Ce qui était prévu et anticipé par tous arriva. Les Tunisiens ont boycotté massivement les élections législatives auxquelles le président Kais Saied les a invité. Cette abstention record et spectaculaire confirmait l’attitude de défi a l’égard du changement de la constitution par voie référendaire quand le président tunisien tentait de de tisser un costume institutionnel d’inamovible dictateur.
Kaïs Saïed est une caricature de lui même. Déjà présenté comme une ovni, le président amuse la galerie nationale et internationale par un style parole inimaginable. Un débit saccadé comme s’il sortait du film Terminator, une attitude extra-rigide qui rappelle les années trente avec sa floraison de dictateurs, Kaïs Saïed a facilement endossé le sobriquet de Robocop, au début affectueux mais avec le temps angoissant.
Car les Tunisiens ont au début plutôt bien accueilli ce personnage qui casse tous les codes et qui met par son élection un terme à de longues années à ce qui s’apparentait à de la gabegie politique, faite de corruption politique et de surplace institutionnel.

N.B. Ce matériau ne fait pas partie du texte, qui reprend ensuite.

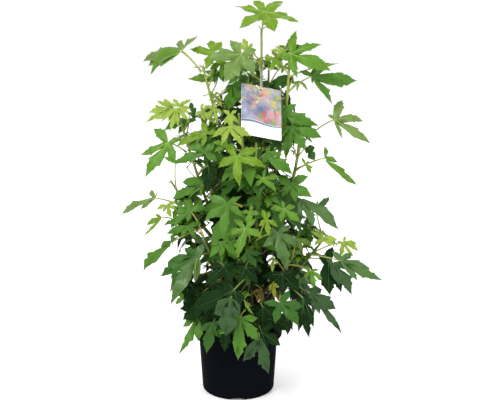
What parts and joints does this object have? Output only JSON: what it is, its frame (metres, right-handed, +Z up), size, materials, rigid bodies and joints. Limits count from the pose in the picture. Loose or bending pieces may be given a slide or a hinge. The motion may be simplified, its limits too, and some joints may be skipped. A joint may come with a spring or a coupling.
{
  "type": "potted sweetgum tree",
  "caption": "Young bushy broadleaf tree with star-shaped leaves, in a round black nursery pot with a picture card hung on its leading stem.",
  "frame": {"origin": "middle of the pot's flat underside", "axes": "+Z up along the leading stem, -Y towards the front, where the picture card faces, +X to the right seen from the front"},
  "size_m": [0.7073, 0.4844, 1.0823],
  "materials": {
    "black_plastic": "satin",
    "compost": "matte",
    "bark": "matte",
    "leaf": "satin",
    "card": "gloss",
    "thread": "matte"
  },
  "bodies": {
    "root": {"pot": "black_plastic", "compost": "compost", "trunk": "bark", "bough_leader": "bark", "bough_left_high": "bark", "bough_left_mid": "bark", "bough_left_low": "bark", "bough_right_high": "bark", "bough_right_mid": "bark", "bough_right_low": "bark", "bough_front_high": "bark", "bough_front_mid": "bark", "bough_front_low": "bark", "bough_front_left": "bark", "bough_front_right": "bark", "bough_back_high": "bark", "bough_back_left": "bark", "bough_back_right": "bark", "bough_back_low": "bark", "bough_back_low_left": "bark", "bough_back_low_right": "bark", "foliage_leader": "leaf", "foliage_left_high": "leaf", "foliage_left_mid": "leaf", "foliage_left_low": "leaf", "foliage_right_high": "leaf", "foliage_right_mid": "leaf", "foliage_right_low": "leaf", "foliage_front_high": "leaf", "foliage_front_mid": "leaf", "foliage_front_low": "leaf", "foliage_front_left": "leaf", "foliage_front_right": "leaf", "foliage_back_high": "leaf", "foliage_back_left": "leaf", "foliage_back_right": "leaf", "foliage_back_low": "leaf", "foliage_back_low_left": "leaf", "foliage_back_low_right": "leaf", "picture_card": "card", "card_thread": "thread"}
  },
  "joints": []
}
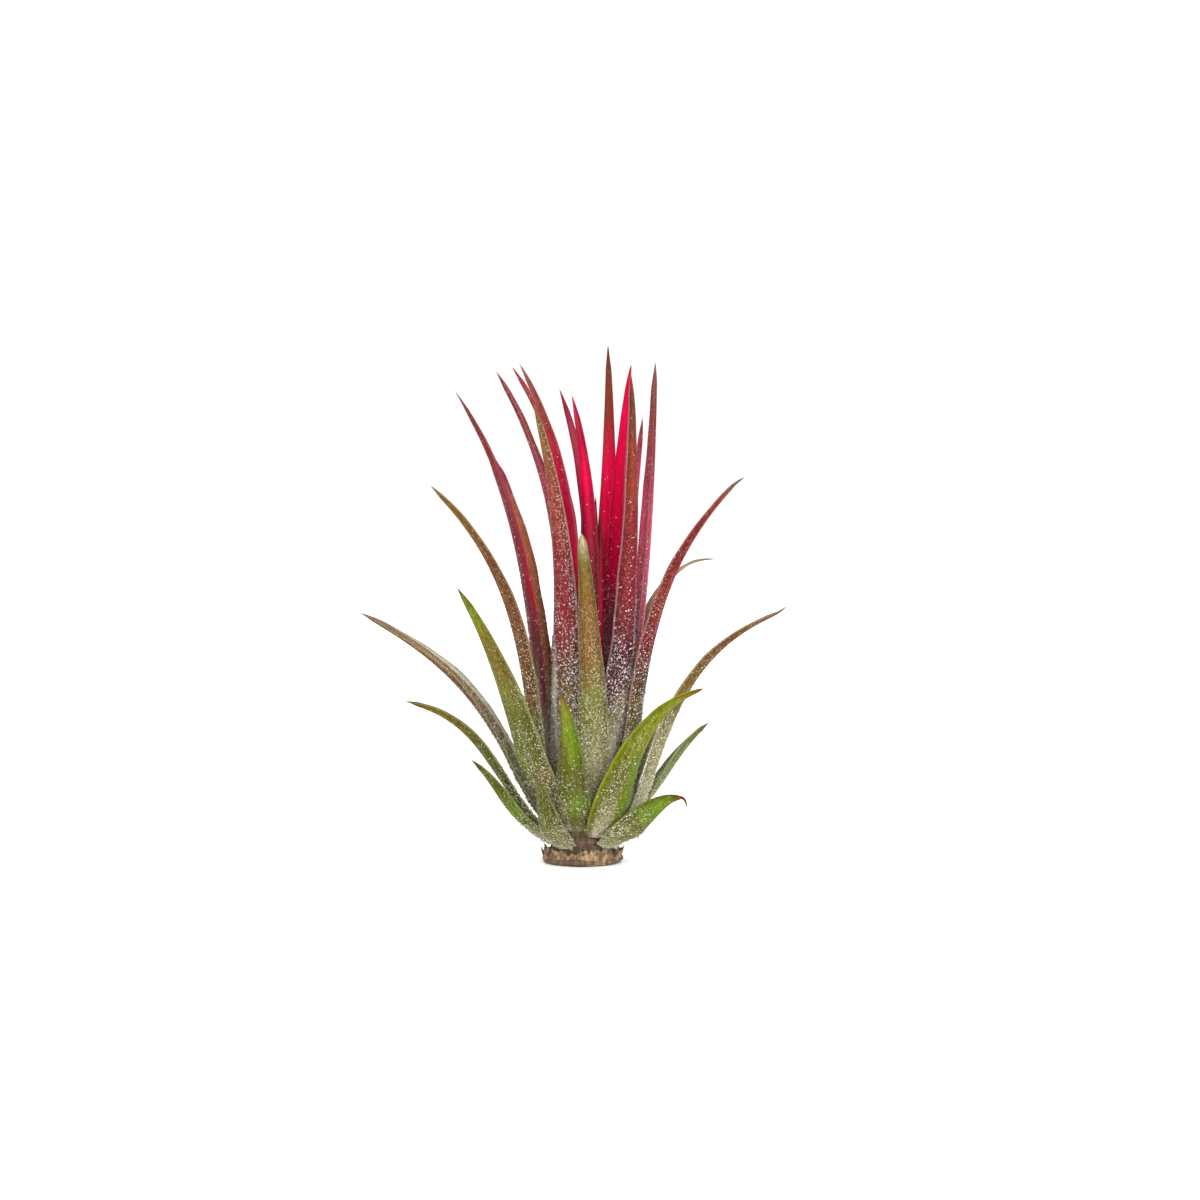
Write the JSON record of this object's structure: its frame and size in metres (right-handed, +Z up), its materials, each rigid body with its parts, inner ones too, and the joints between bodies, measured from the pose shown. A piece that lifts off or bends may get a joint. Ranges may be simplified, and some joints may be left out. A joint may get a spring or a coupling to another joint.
{
  "type": "air plant",
  "caption": "Small upright air plant: a rosette of narrow channelled leaves, red in the heart and green at the foot, on a short flat-footed stem.",
  "frame": {"origin": "centre of the flat foot of the stem, at the surface that the plant stands on", "axes": "+Z up along the stem, +X to the right and -Y to the front as the picture shows the plant"},
  "size_m": [0.0452, 0.0304, 0.055],
  "materials": {
    "stem_bark": "dry, scaly bark",
    "leaf_crimson": "smooth living leaf",
    "leaf_rose": "finely scaled living leaf",
    "leaf_russet": "finely scaled living leaf",
    "leaf_wine": "finely scaled living leaf",
    "leaf_bronze": "frosted living leaf",
    "leaf_olive": "frosted living leaf",
    "leaf_green": "frosted living leaf",
    "leaf_lime": "frosted living leaf"
  },
  "bodies": {
    "root": {"stem": "stem_bark", "leaf_heart_left": "leaf_crimson", "leaf_heart_right": "leaf_crimson", "leaf_heart_rear": "leaf_crimson", "leaf_upright_centre": "leaf_crimson", "leaf_upright_centre_rear": "leaf_rose", "leaf_upright_rear_crimson": "leaf_crimson", "leaf_upright_left_crimson": "leaf_crimson", "leaf_upright_left_tall": "leaf_russet", "leaf_upright_left_outer": "leaf_wine", "leaf_upright_front_left": "leaf_russet", "leaf_upright_front_right": "leaf_russet", "leaf_upright_right": "leaf_rose", "leaf_upright_right_short": "leaf_rose", "leaf_upright_rear_tall": "leaf_wine", "leaf_upright_rear": "leaf_wine", "leaf_leaning_left_red": "leaf_wine", "leaf_leaning_left_bronze": "leaf_bronze", "leaf_leaning_front": "leaf_bronze", "leaf_leaning_right_red": "leaf_russet", "leaf_leaning_right_dry": "leaf_bronze", "leaf_leaning_rear": "leaf_russet", "leaf_leaning_rear_left": "leaf_bronze", "leaf_leaning_rear_right": "leaf_olive", "leaf_arching_left": "leaf_olive", "leaf_arching_left_broad": "leaf_olive", "leaf_arching_right": "leaf_olive", "leaf_arching_front_right": "leaf_lime", "leaf_arching_rear": "leaf_olive", "leaf_arching_rear_left": "leaf_olive", "leaf_arching_rear_right": "leaf_green", "leaf_low_left": "leaf_olive", "leaf_low_left_short": "leaf_green", "leaf_low_front": "leaf_green", "leaf_low_front_hidden": "leaf_green", "leaf_low_right": "leaf_lime", "leaf_low_right_hooked": "leaf_green", "leaf_low_rear": "leaf_green", "leaf_low_rear_left": "leaf_green", "leaf_low_rear_right": "leaf_green"}
  },
  "joints": []
}
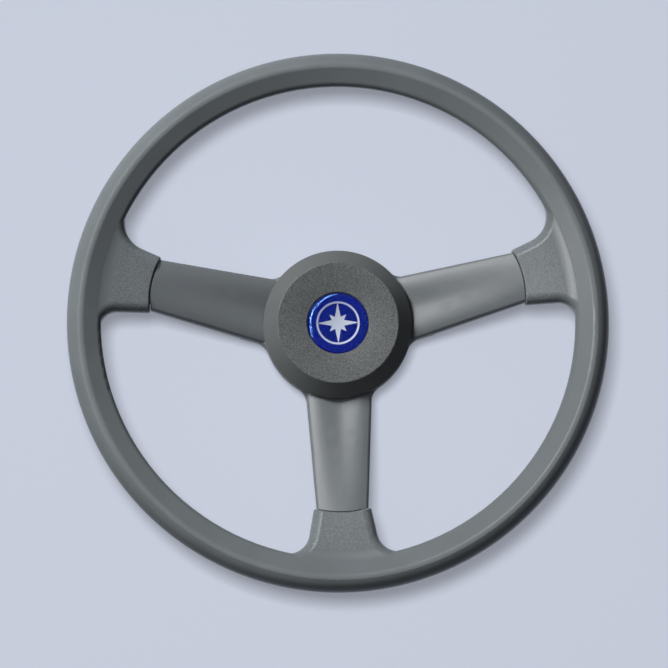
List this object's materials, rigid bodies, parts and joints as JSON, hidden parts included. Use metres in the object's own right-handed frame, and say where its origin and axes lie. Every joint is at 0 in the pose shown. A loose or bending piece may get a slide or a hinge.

Mais ces mêmes tunisiens vont vite déchanter. Le vrai visage de Kaïs Saïed est apparu au grand jour. Despotique et autoritaire, et sous prétexte de lutter contre la mouvance islamiste, il s’est livré à un coup d’Etat politique pour s’emparer de tous les leviers du pouvoir. En cela, le président tunisien voulait imiter le précédent égyptien. Sauf que dans sa lutte contre le régime des Frères Musulmans de Mohamed Morsi, le président égyptien avait avec de son côté la totalité de l’armée et une grande partie de l’opinion égyptienne. N’est pas Sissi qui veut !
Kaïs Saïed n’a ni l’armée ni l’opinion tunisienne avec lui. Son seul mur porteur politique et économique est le régime algérien. Il s’est volontairement mis aux ordres de l’agenda algérien dans la région. Comme le montre sa relation antagoniste avec le Maroc et sa réception du séparatiste Brahim Ghali , alias Benbatouche, président de la chimérique république sahraouie lors du sommet Afrique-Japon.
D’ailleurs, depuis que le président tunisien Kaïs Saïed s’est mis debout aux ordres des galonnés algériens, poussant certains commentateurs algériens à considérer la Tunisie comme une provinciale algérienne, sa chute aux enfers était programmée.
Kaïs Saïed affronte un double défi. Son échec flagrant de convaincre les Tunisiens de la pertinence de son projet politique. Le taux d’abstention historiquement bas et les multiples appels à sa démission soulignent à la fois sa grande solitude et l’impasse vers laquelle il mène le pays .
L’autre défi concerne les partenaires internationaux. Si le voisin algérien va exploiter jusqu’à la lie cette dépendance tunisienne, il ne pourra pas remplacer les aides de les facilités économiques internationales, notamment ceux du FMI , susceptibles d’amoindrir les effets de la crise. Si le président français Emmanuel Macron a à plusieurs reprises promis d’aider Kaïs Saïed, il ne pourrait pas le faire, malgré toutes ses bonnes volontés, face à une telle perte de crédibilité et a une aussi spectaculaire solitude.
L’administration américaine, contrairement à la perception française, ne prend pas de gants pour critiquer le tournant dictatorial de Kaïs Saïed. Elle exige une plus grande intégration politique en Tunisie. Ce qui équivaut à dire au président tunisien d’abandonner sa vocation d’inamovible dictateur. Ce dont par conviction, il est incapable aujourd’hui.
Aujourd’hui la Tunisie vit une séquence d’une grande dangerosité. La crise économique doublée a l’impasse politique peut engendrer une instabilité et une hémorragie inédite dans ce pays considéré par beaucoup comme le berceau des printemps arabes.
Et manifestement l’évocation du danger islamiste dont l’existence est sans doute réelle, et l’excuse de son éradication n’ont pas convaincu les Tunisiens de donner leur confiance et leur soutien au projet politique de Kaïs Saïed. Il est resté seul, isolé, en échec total dans sa tentative de se créer un parlement qui ne peux ni censurer le gouvernement ni renvoyer le président.
Toute la question aujourd’hui est de savoir jusqu’à quand cette situation tunisienne est-elle tenable en présence d’une classe politique en totale rupture avec le président, d’une opinion tunisienne en posture de défi à l’égard du Palais de Carthage et d’une communauté internationale nourrie par le sentiment de méfiance qui refuse de cautionner la fabrication d’une dictature aux pulsions autoritaires assumées.
De la réponse à ces interrogations dépendent la stabilité sociale et politique de ce pays.